Fast-acting nasal spray safe for self-treatment of paroxysma
The NODE-301 study demonstrated that a 70-mg dose of etripamil significantly improved PSVT-related symptoms; patient satisfaction and effectiveness of at-home nasal spray therapy for PSVT were higher for etripamil vs. placebo; and etripamil tended to reduce the need for ED medical interventions for PSVT.

After a perceived episode of PSVT, patients were instructed to apply a cardiac monitoring system or an ECG patch. They then performed a trained vagal maneuver. If the episode persisted, the patient administered etripamil 70 mg, one spray in each nostril. An independent adjudicating committee evaluated ECG recordings to determine PSVT episodes and conversion; patients continued in the study for up to 11 treated episodes. Median time in the study was 223 days; mean age was 58 years and 62% of patients were women.

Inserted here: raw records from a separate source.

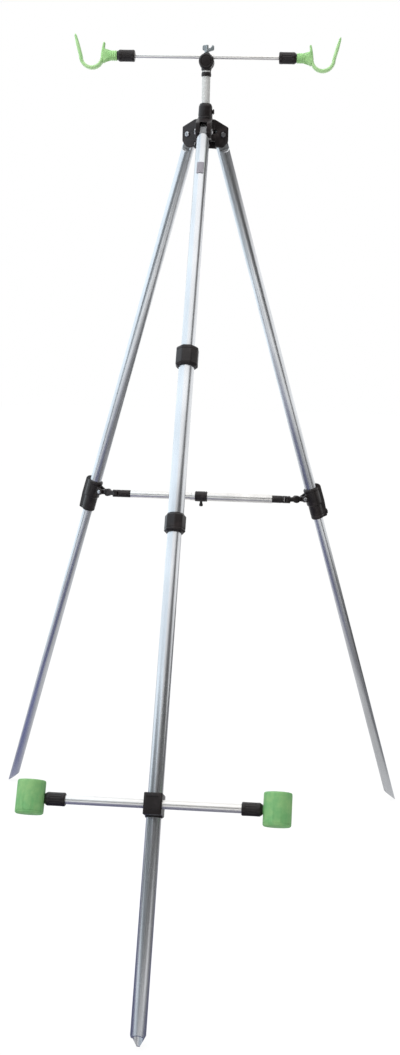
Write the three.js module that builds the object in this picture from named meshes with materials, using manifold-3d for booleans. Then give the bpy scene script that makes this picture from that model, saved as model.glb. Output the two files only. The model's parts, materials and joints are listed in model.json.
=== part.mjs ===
// Surf rod tripod: a hub with three folding legs, a rod rest bar on top and a butt cup bar on the front leg.
// Millimetres, +Z up, front leg towards -Y. The origin is on the ground in the middle of the footprint.
import * as THREE from 'three';
import { mergeVertices } from 'three/addons/utils/BufferGeometryUtils.js';
import Module from 'manifold-3d';

const wasm = await Module();
wasm.setup();

// Clearances and the overrun of every cut
const FIT_GAP = 0.3;
const PIVOT_GAP = 0.5;
const OPEN_PIVOT_GAP = 1.2;
const SLOT_GAP = 0.4;
const THREAD_GAP = 0.15;
const OVERRUN = 5;

// Corners of a geometry closer than this are one corner
const MERGE_TOLERANCE = 1e-4;

// Facets round each kind of round piece
const TUBE_SIDES = 20;
const SMALL_SIDES = 12;
const GRIP_SIDES = 12;
const TWIST_SIDES = 8;
const HEAD_SIDES = 24;
const ROUND_STEPS = 8;

// Stance
const PIVOT_HEIGHT = 1295;
const PIVOT_RADIUS = 28;
const FRONT_SPLAY = THREE.MathUtils.degToRad(28);
const REAR_SPLAY = THREE.MathUtils.degToRad(18.7);
const REAR_TURN = THREE.MathUtils.degToRad(120);

// Leg tubes
const LEG_DIAMETER = 22;
const LEG_WALL = 1.5;
const MID_DIAMETER = 25;
const MID_WALL = 1.2;
const REAR_LOWER_DIAMETER = 18;
const REAR_LOWER_WALL = 1.2;
const TUBE_START = 9;
const TUBE_SHOULDER = 24;
const REAR_TIP_LENGTH = 30;
const FRONT_TIP_LENGTH = 16;
const FRONT_TIP_WIDTH = 4;
const FRONT_ARCH_START = 11;
const TUBE_OVERLAP = 75;
const FRONT_TIP_TURN = 0;
const REAR_TIP_TURN = THREE.MathUtils.degToRad(180);

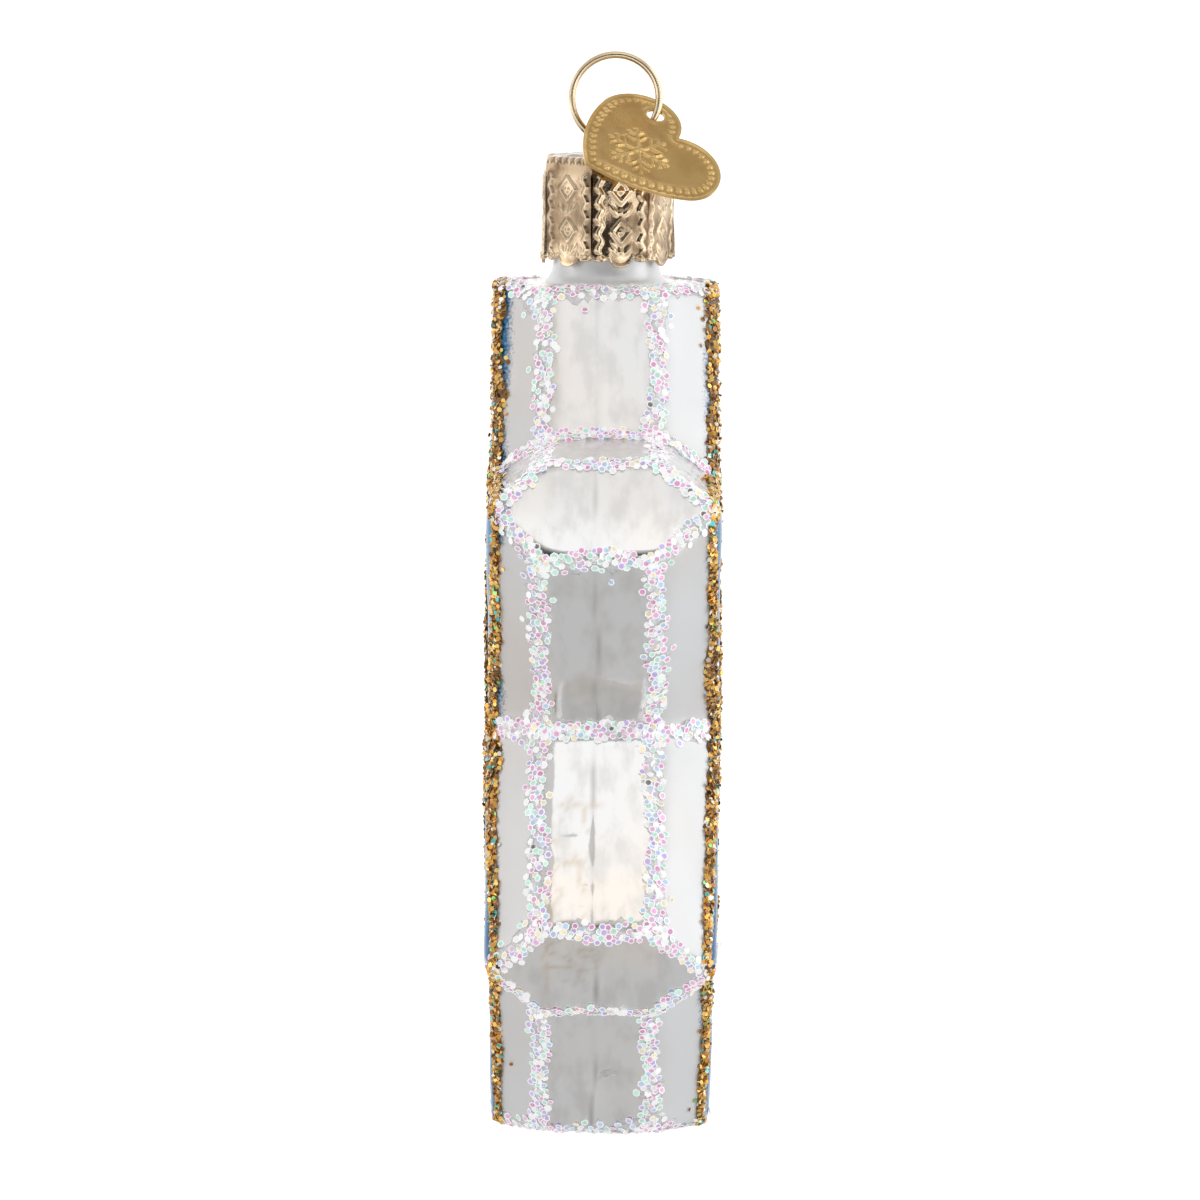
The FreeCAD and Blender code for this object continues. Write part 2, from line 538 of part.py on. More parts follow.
def make_tag():
    """A thin heart of four arcs, two lobes and two flanks, with a hole in one lobe that the loop runs through."""
    body = new_body("heart_tag")
    heart = new_sketch(body, "heart_outline", "XY_Plane")
    half, notch, lobe, flank = (size(f"tag_{word}") for word in ("half", "notch", "lobe", "flank"))
    tip, dip = Vector(0, 0, 0), Vector(0, notch, 0)
    joints = []
    for side in (1, -1):
        # a flank's circle passes through the tip and touches the lobe's circle from outside it
        hub = Vector(side * (half - lobe), notch - math.sqrt(lobe ** 2 - (half - lobe) ** 2), 0)
        along = (flank ** 2 - (flank - lobe) ** 2 + hub.Length ** 2) / (2 * hub.Length)
        across = Vector(-side * hub.y, side * hub.x, 0) / hub.Length
        base = hub / hub.Length * along + across * math.sqrt(flank ** 2 - along ** 2)
        touch = hub + (hub - base) / (hub - base).Length * lobe
        belly = base + ((tip + touch) / 2 - base).normalize() * flank
        heart.addGeometry(Part.Arc(touch, hub + Vector(0, lobe, 0), dip), False)
        heart.addGeometry(Part.Arc(tip, belly, touch), False)
        joints.append(touch)

    def end_near(index, point):
        return 1 if (heart.getPoint(index, 1) - point).Length < (heart.getPoint(index, 2) - point).Length else 2

    for side, first, touch in zip((1, -1), (0, 2), joints):
        heart.addConstraint(Sketcher.Constraint("Tangent", first, end_near(first, touch),
                                                first + 1, end_near(first + 1, touch)))
        hold(heart, "DistanceX", -1, 1, first, 3, value=side * (half - lobe),
             text=f"{side} * ({{tag_half}} - {{tag_lobe}})")
        hold(heart, "Radius", first, value=lobe, text="{tag_lobe}")
        hold(heart, "Radius", first + 1, value=flank, text="{tag_flank}")
    heart.addConstraint(Sketcher.Constraint("Coincident", 0, end_near(0, dip), 2, end_near(2, dip)))
    heart.addConstraint(Sketcher.Constraint("Coincident", 1, end_near(1, tip), 3, end_near(3, tip)))
    heart.addConstraint(Sketcher.Constraint("Coincident", 1, end_near(1, tip), -1, 1))
    hold(heart, "DistanceX", -1, 1, 0, end_near(0, dip), value=0.0, text="0")
    hold(heart, "DistanceY", -1, 1, 0, end_near(0, dip), value=notch, text="{tag_notch}")
    feature(body, "PartDesign::Pad", "heart_sheet", Profile=heart, Length="{tag_sheet}", Midplane=True)
    eye = new_sketch(body, "tag_hole_outline", "XY_Plane")
    draw_circle(eye, (-size("tag_hole_side"), "-{tag_hole_side}"), (size("tag_hole_height"), "{tag_hole_height}"),
                (size("tag_hole") / 2, "{tag_hole} / 2"))
    feature(body, "PartDesign::Pocket", "tag_eye", Profile=eye, Length="2 * {tag_sheet}", Midplane=True)

    # the hole is centred on the wire of the loop, and the tag leans from there
    up = TAG_FRONT.cross(TAG_RIGHT)
    lean = Rotation(TAG_RIGHT, up, TAG_FRONT, "ZXY")
    ring = (size("loop_bore") + size("wire_gauge")) / 2
    angle = math.radians(size("tag_angle"))
    on_wire = Vector(0, ring * math.cos(angle), ring * math.sin(angle) - size("loop_bore") / 2)
    hole = lean.multVec(Vector(-size("tag_hole_side"), size("tag_hole_height"), 0))
    body.Placement = Placement(on_wire - hole, lean)
    return body


# ---------------------------------------------------------------- build, test and write

def main():
    glass, form = make_glass()
    skin = cut("glitter_skin", star_solid("star_glitter", ref("{glitter_depth}")), form)
    pieces = [glass, *make_gold(skin), *make_band_lines(skin), *make_tip_frames(skin),
              *make_valley_lines(skin), make_cap(), make_hanger(), make_tag()]
    doc.recompute()
    faults = [o.Label for o in doc.Objects if {"Invalid", "Error"} & set(o.State)]
    if faults:
        raise RuntimeError(f"these objects failed: {faults}")
    os.makedirs("parts", exist_ok=True)
    for piece in pieces:
        shape = piece.Shape
        if shape.isNull() or not shape.isValid() or not shape.Solids:
            raise RuntimeError(f"{piece.Label} is not a valid solid")
        shape.exportStep(os.path.join("parts", piece.Label + ".step"))
        box = shape.BoundBox
        print(f"{piece.Label:34s} {len(shape.Solids):2d} solids {shape.Volume:10.2f} mm3  "
              f"x {box.XMin:.2f}..{box.XMax:.2f}  y {box.YMin:.2f}..{box.YMax:.2f}  "
              f"z {box.ZMin:.2f}..{box.ZMax:.2f}")


main()
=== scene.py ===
"""The finished looks of the mouth-blown star ornament.

All shapes are worked out in millimetres as whole numpy arrays and put into metres when a mesh is filled.
Star shapes are worked out about the star's centre, with X across a side tip, Y through the thickness
and Z towards the neck.
"""

import math

import bpy
import numpy as np
from mathutils import Matrix, Vector


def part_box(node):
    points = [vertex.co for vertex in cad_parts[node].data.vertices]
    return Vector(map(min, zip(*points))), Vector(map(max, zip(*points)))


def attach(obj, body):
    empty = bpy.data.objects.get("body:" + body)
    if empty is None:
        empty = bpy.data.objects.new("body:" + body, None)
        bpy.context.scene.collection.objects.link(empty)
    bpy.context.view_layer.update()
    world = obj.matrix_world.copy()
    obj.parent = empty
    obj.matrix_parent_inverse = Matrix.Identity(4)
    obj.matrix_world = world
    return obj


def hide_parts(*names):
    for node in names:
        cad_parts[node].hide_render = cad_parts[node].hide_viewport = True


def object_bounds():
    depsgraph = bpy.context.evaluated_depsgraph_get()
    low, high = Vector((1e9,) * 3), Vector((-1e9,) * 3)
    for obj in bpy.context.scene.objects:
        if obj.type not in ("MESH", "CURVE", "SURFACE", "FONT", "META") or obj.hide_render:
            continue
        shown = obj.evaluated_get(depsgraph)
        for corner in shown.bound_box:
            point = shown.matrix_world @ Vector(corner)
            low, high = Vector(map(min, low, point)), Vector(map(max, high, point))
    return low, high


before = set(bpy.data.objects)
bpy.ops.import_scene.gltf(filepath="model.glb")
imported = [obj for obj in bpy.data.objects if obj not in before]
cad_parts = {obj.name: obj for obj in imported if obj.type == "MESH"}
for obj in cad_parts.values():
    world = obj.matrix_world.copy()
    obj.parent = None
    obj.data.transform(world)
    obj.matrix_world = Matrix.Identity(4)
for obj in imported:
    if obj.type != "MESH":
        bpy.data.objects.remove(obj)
CAD_LOW, CAD_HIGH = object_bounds()

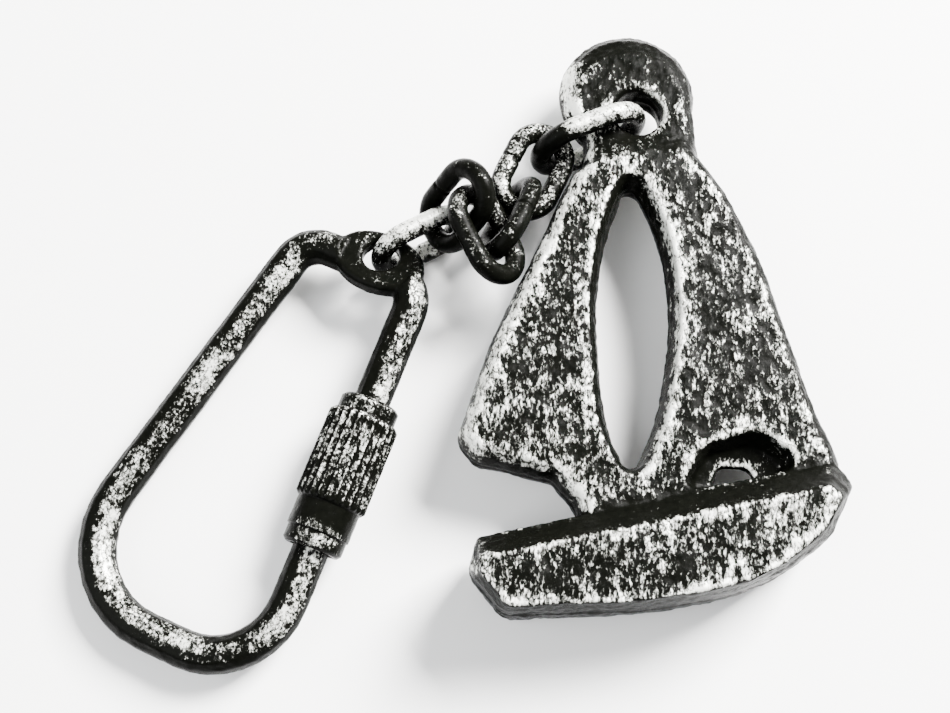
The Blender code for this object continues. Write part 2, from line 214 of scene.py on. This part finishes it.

Researchers observed 188 positively adjudicated PVST events in 92 patients. Among those patients, 56.5% used the drug a single time and 43.5% used etripamil for two or more episodes. Kaplan-Meier estimates of time to conversion to sinus rhythm were 60.2% at the end of 30 minutes and 75% at the end of 60 minutes. Median time to conversion was 15.5 minutes. A fast-acting nasal spray was safe and effective for patients self-treating for repeated episodes of paroxysmal supraventricular tachycardia.